Title: Pentatricopeptide 336 and mitochondrial sorting in cucumber

Author
item Havey, Michael
item DEL VALLE-ECHEVARRIA, ANGEL - University Of Wisconsin

Submitted to: Plant and Animal Genome
Publication Type: Abstract Only
Publication Acceptance Date: 12/1/2016
Publication Date: 1/17/2017
Citation: Havey, M.J., Del Valle-Echevarria, A. 2017. Pentatricopeptide 336 and mitochondrial sorting in cucumber. Plant and Animal Genome [abstract]. Paper No. P0252.

Interpretive Summary:

Technical Abstract: Cucumber is a unique model plant for organellar genetics because its three genomes show differential transmission: maternal for chloroplast, paternal for mitochondrial and bi-parental for nuclear. A cucumber line has been selected showing a paternally transmitted, strongly mosaic (MSC) phenotype associated with an under-representation of ribosomal protein S7 (rps7), a key component of the small ribosomal subunit in the mitochondrion. We identified a nuclear locus (Psm for Paternal sorting of mitochondria) that preferentially sorts for rare wild-type sublimons in crosses with MSC16 as the male parent.
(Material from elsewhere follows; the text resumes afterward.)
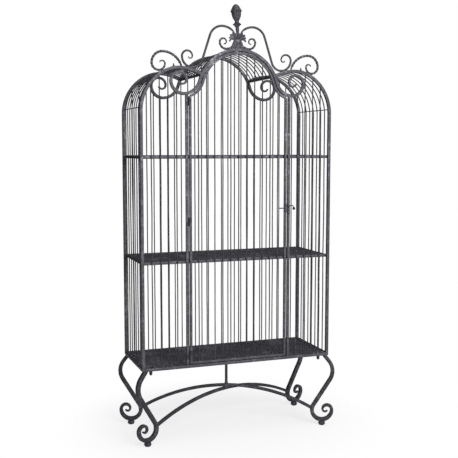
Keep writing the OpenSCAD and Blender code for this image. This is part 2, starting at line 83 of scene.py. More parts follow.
# Pediment's scrolls: rope scroll's crest and low bend, small scroll, outer scroll, and how deep each sits
ROPE_CREST, ROPE_CREST_R = (79.0, 1979.0), 66.0
ROPE_LOW_X, ROPE_LOW_R = 231.0, 52.0
ROPE_D = 10.0
SMALL_X, SMALL_R = 60.0, 32.0
OUTER_X, OUTER_R = 398.0, 34.0
SEAT = 0.4
# Gap round the door, and how far welded bars and the tops of the posts run into their neighbours
DOOR_GAP = 3.0
WELD_LAP, POST_LAP = 1.0, 4.0


def edges_mm(node):
    """Lowest and highest corner of a CAD node, in millimetres."""
    low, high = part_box(node)
    return np.array(low) / MM, np.array(high) / MM


post_low, post_high = edges_mm("upright_front_right")
POST_X = post_high[0] - BAR / 2
FRONT_Y = (post_low[1] + post_high[1]) / 2
CAGE_Z = post_low[2]
FLOOR_Z = edges_mm("base_rails")[1][2]
rope_low, rope_high = edges_mm("rope_scroll_right")
leaf_low, leaf_high = edges_mm("pediment_leaf")
PED_X = (leaf_low[0] + leaf_high[0]) / 2
PED_Y = (rope_low[1] + rope_high[1]) / 2
STRETCHER_Z = edges_mm("stretcher_upper")[1][2] - STRETCHER_T / 2
DIAGONAL = math.degrees(math.atan2(-FRONT_Y, POST_X))


# ------------------------------------------------------------ plane curves, as (u, z) points in millimetres
def on(centre, radius, angle):
    a = math.radians(angle)
    return np.array([centre[0] + radius * math.cos(a), centre[1] + radius * math.sin(a)])


def arc(centre, radius, start, stop, step=3.0):
    count = max(3, math.ceil(abs(math.radians(stop - start)) * radius / step))
    a = np.radians(np.linspace(start, stop, count + 1))
    return np.column_stack([centre[0] + radius * np.cos(a), centre[1] + radius * np.sin(a)])


def line(a, b, step=12.0, least=1):
    a, b = np.asarray(a, float), np.asarray(b, float)
    count = max(least, math.ceil(np.linalg.norm(b - a) / step))
    return a + np.linspace(0, 1, count + 1)[:, None] * (b - a)


def chain(*parts):
    """One curve out of several that follow one another."""
    points = [parts[0]]
    for part in parts[1:]:
        points.append(part[1:] if np.linalg.norm(part[0] - points[-1][-1]) < 0.2 else part)
    return np.concatenate(points)


def lengths(path):
    return np.concatenate([[0.0], np.cumsum(np.linalg.norm(np.diff(path, axis=0), axis=1))])


def resample(path, step):
    """The same curve with evenly spaced points."""
    s = lengths(path)
    t = np.linspace(0, s[-1], max(2, math.ceil(s[-1] / step)) + 1)
    return np.column_stack([np.interp(t, s, path[:, i]) for i in range(path.shape[1])])


def mirrored(path):
    return path * np.array([-1.0, 1.0])


def angle_of(centre, point):
    return math.degrees(math.atan2(point[1] - centre[1], point[0] - centre[0]))


def tangent_line_angle(a, ra, b, rb):
    """Direction of the line that leaves the circle at a and runs into the opposite side of the one at b."""
    d = np.subtract(b, a)
    return math.degrees(math.atan2(d[1], d[0]) - math.asin((ra + rb) / np.linalg.norm(d)))


C1 = np.array([POST_X - SHOULDER_R, SPRING_Z])
C2 = on(C1, SHOULDER_R - CROWN_R, SHOULDER_A)
C3 = np.array([C2[0], C2[1] + CROWN_R - FALL_R])
ARCH_C = np.array([0.0, ARCH_Z])
SWEEP_DROP = SWEEP_LOW_Z - ARCH_Z
SWEEP_R = (SWEEP_X**2 + SWEEP_DROP**2 - ARCH_R**2) / (2 * (ARCH_R - SWEEP_DROP))
SWEEP_C = np.array([SWEEP_X, SWEEP_LOW_Z + SWEEP_R])
TURN_A = angle_of(ARCH_C, SWEEP_C)


def crossing(radius):
    """Where the shoulder's fall crosses a circle about the arch's centre."""
    d = np.linalg.norm(C3 - ARCH_C)
    along = (radius**2 - FALL_R**2 + d * d) / (2 * d)
    across = math.sqrt(radius**2 - along**2)
    u = (C3 - ARCH_C) / d
    return ARCH_C + along * u + across * np.array([-u[1], u[0]])


def shoulder_height(x, out=0.0):
    """Height of the shoulder's line at x, moved outwards by out."""
    if x > C1[0] + (SHOULDER_R + out) * math.cos(math.radians(SHOULDER_A)):
        return C1[1] + math.sqrt((SHOULDER_R + out) ** 2 - (x - C1[0]) ** 2)
    if x > C2[0]:
        return C2[1] + math.sqrt((CROWN_R + out) ** 2 - (x - C2[0]) ** 2)
    return C3[1] + math.sqrt((FALL_R + out) ** 2 - (x - C3[0]) ** 2)


# ------------------------------------------------------------ meshes
class Shape:
    """Vertices and faces gathered into one mesh. Points come in millimetres."""

    def __init__(self):
        self.verts, self.faces, self.count = [], [], 0

    def add(self, verts, faces):
        self.verts.append(np.asarray(verts, float))
        self.faces += [[i + self.count for i in face] for face in faces]
        self.count += len(verts)

    def piece(self, name, body, slot, material, replaces=(), sharp=38, cut_z=None):
        """The finished object. cut_z saws it off level at that height."""
        mesh = bpy.data.meshes.new(name)
        mesh.from_pydata((np.concatenate(self.verts) * MM).tolist(), [], self.faces)
        work = bmesh.new()
        work.from_mesh(mesh)
        if cut_z is not None:
            everything = work.verts[:] + work.edges[:] + work.faces[:]
            cut = bmesh.ops.bisect_plane(work, geom=everything, plane_co=(0, 0, cut_z * MM),
                                         plane_no=(0, 0, 1), clear_outer=True)
            sawn = [item for item in cut["geom_cut"] if isinstance(item, bmesh.types.BMEdge)]
            bmesh.ops.edgeloop_fill(work, edges=sawn)
        bmesh.ops.recalc_face_normals(work, faces=work.faces)
        work.to_mesh(mesh)
        work.free()
        mesh.shade_smooth()
        mesh.set_sharp_from_angle(angle=math.radians(sharp))
        mesh.materials.append(material)
        piece = bpy.data.objects.new(name, mesh)
        bpy.context.scene.collection.objects.link(piece)
        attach(piece, body)
        if replaces:
            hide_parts(*replaces)
        return piece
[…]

Fine mapping of Psm revealed pentatricopeptide repeat (PPR) 336 as the likely candidate gene. PPR336 stabilizes mitochondrial polysomes in Arabidopsis (J Mol Biol 375:626) and because MSC16 shows reduced transcription of rps7, the cucumber homolog of PPR336 as the candidate for Psm is consistent with a nuclear effect on assembly or stability of mitochondrial ribosomes.